The ABCC existed in a different form as the Office of the Australian Building and Construction Commissioner between 2005 and 2012, and was replaced by Fair Work Building and Construction (FWBC) between 2012 and 2016. In 2015 the Abbott Government attempted to reinstate the ABCC, but the legislation failed to pass the two houses of Parliament. A further attempt to pass the legislation was unsuccessfully made by the Turnbull Government in March 2016. After the two failed attempts to reintroduce the ABCC, in December 2016 Prime Minister Malcolm Turnbull called the double dissolution 2016 federal election. Following the election, the re-elected Turnbull Government was successful in reinstating the ABCC with the vote of Senators Pauline Hanson's One Nation, Nick Xenophon Team and Derryn Hinch.

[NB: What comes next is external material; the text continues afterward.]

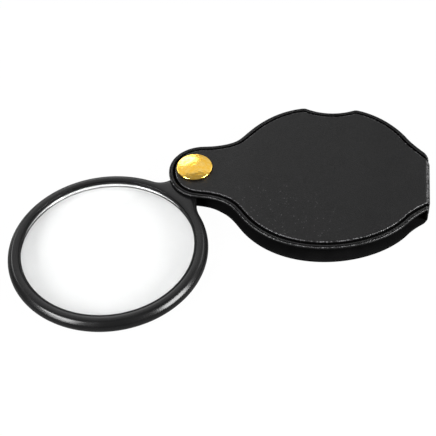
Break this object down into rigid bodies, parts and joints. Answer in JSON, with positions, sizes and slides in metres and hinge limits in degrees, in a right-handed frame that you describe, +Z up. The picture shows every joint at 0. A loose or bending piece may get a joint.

The Albanese Government transferred the responsibilities of the ABCC that it intended to continue to the Fair Work Ombudsman in November 2022, and passed legislation to formally abolish the ABCC in December 2022. The ABCC, stripped of any continuing function, was gradually wound down ahead of its official abolition on 6 February 2023.

Jurisdiction
Under the BCIIP Act, the ABCC monitored and promoted compliance with a number of laws by "building industry participants", including the BCIIP Act itself, the Fair Work Act 2009 and the Code for the Tendering and Performance of Building Work 2016 (commonly known as the "Building Code"). "Building industry participants" included employees, employers, contractors, unions/employer associations and their officers, delegates & representatives, engaged in the following types of work:
 construction of buildings or structures, ports and railways
 installation of fittings
 preparatory work such as site clearances and laying of foundations
 transport of materials to building sites.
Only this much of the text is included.